-- begin INPUT FOR THIS TASK --

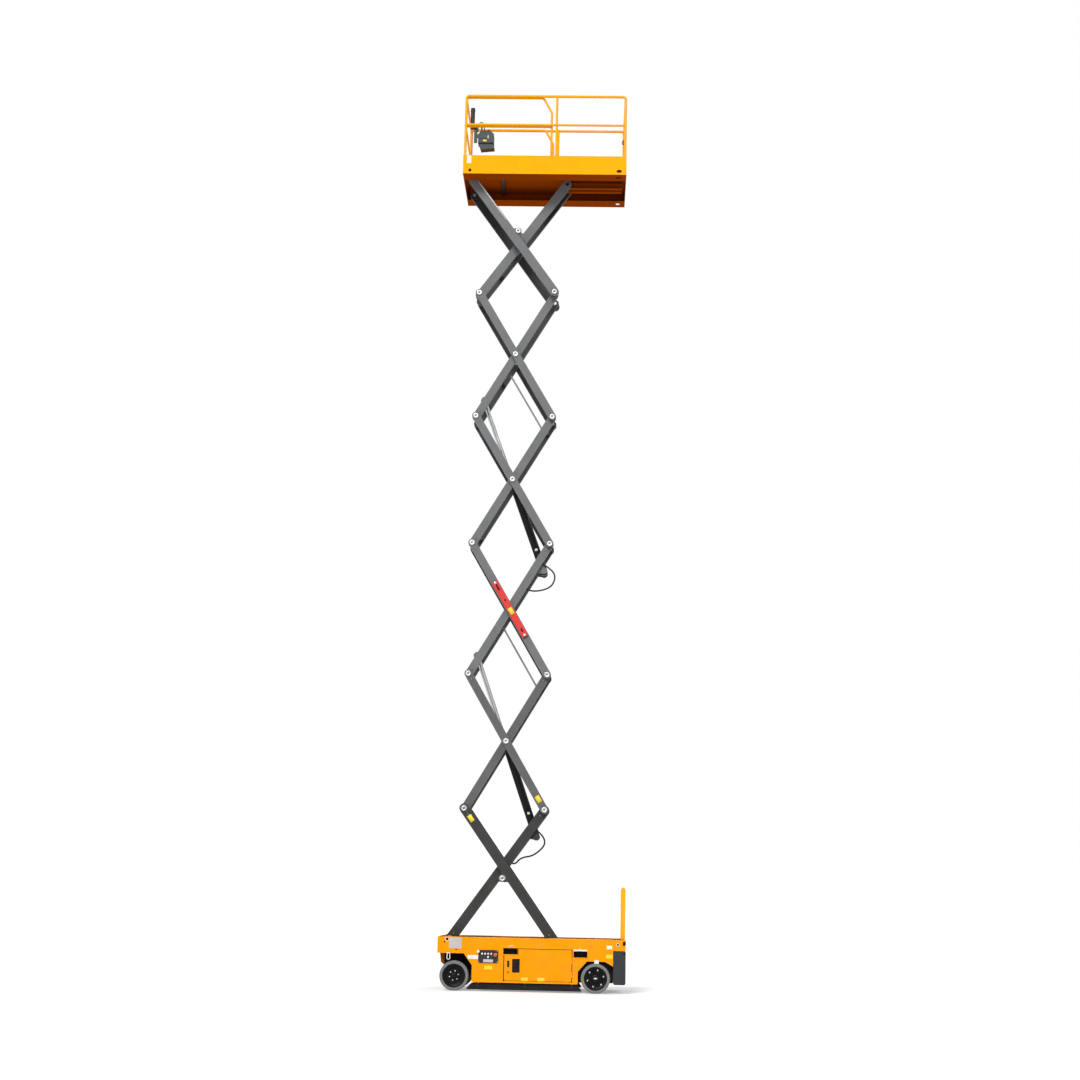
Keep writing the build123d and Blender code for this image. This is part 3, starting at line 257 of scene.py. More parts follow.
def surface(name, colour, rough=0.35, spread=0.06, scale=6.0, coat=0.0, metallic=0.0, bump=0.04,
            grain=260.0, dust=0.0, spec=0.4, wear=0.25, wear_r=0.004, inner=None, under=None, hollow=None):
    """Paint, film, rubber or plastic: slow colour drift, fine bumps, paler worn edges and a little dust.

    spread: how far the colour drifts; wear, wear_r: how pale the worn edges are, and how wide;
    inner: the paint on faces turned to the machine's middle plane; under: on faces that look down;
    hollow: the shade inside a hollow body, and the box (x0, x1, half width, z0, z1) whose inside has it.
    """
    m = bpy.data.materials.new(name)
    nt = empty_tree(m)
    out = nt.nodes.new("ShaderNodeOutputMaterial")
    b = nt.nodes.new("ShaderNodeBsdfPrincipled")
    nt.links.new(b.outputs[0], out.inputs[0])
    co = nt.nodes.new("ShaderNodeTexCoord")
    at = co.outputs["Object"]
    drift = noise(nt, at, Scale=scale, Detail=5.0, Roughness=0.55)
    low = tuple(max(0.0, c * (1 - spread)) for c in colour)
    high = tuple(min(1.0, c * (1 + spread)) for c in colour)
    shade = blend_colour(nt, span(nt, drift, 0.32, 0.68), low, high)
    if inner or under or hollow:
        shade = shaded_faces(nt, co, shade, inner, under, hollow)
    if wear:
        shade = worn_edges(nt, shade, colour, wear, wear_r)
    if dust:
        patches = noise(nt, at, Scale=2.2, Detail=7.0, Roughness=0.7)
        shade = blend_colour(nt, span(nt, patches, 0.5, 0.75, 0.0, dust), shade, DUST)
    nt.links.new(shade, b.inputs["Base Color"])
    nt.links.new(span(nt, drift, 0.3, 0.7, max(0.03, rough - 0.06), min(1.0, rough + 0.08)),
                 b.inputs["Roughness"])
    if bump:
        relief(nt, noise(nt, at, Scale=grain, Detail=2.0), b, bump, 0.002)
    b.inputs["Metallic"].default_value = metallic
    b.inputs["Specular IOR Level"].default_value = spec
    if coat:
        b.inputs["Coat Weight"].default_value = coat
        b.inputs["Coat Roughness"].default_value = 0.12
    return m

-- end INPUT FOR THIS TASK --
-- begin INPUT FOR THIS TASK --

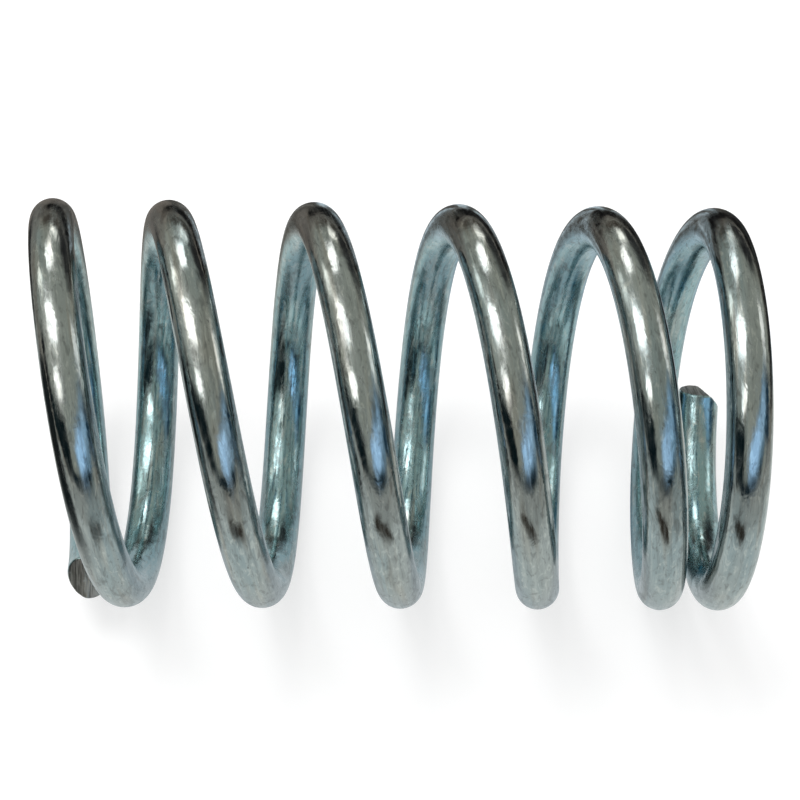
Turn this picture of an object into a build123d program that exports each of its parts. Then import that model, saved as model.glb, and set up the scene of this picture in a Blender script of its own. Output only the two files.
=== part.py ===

-- end INPUT FOR THIS TASK --

# TASK BRIEF
Nothing outside the span should appear: copy exactly from the line with "Keep writing the" through the line with "a little dust.".

# SOLUTION
Keep writing the build123d and Blender code for this image. This is part 3, starting at line 257 of scene.py. More parts follow.
def surface(name, colour, rough=0.35, spread=0.06, scale=6.0, coat=0.0, metallic=0.0, bump=0.04,
            grain=260.0, dust=0.0, spec=0.4, wear=0.25, wear_r=0.004, inner=None, under=None, hollow=None):
    """Paint, film, rubber or plastic: slow colour drift, fine bumps, paler worn edges and a little dust.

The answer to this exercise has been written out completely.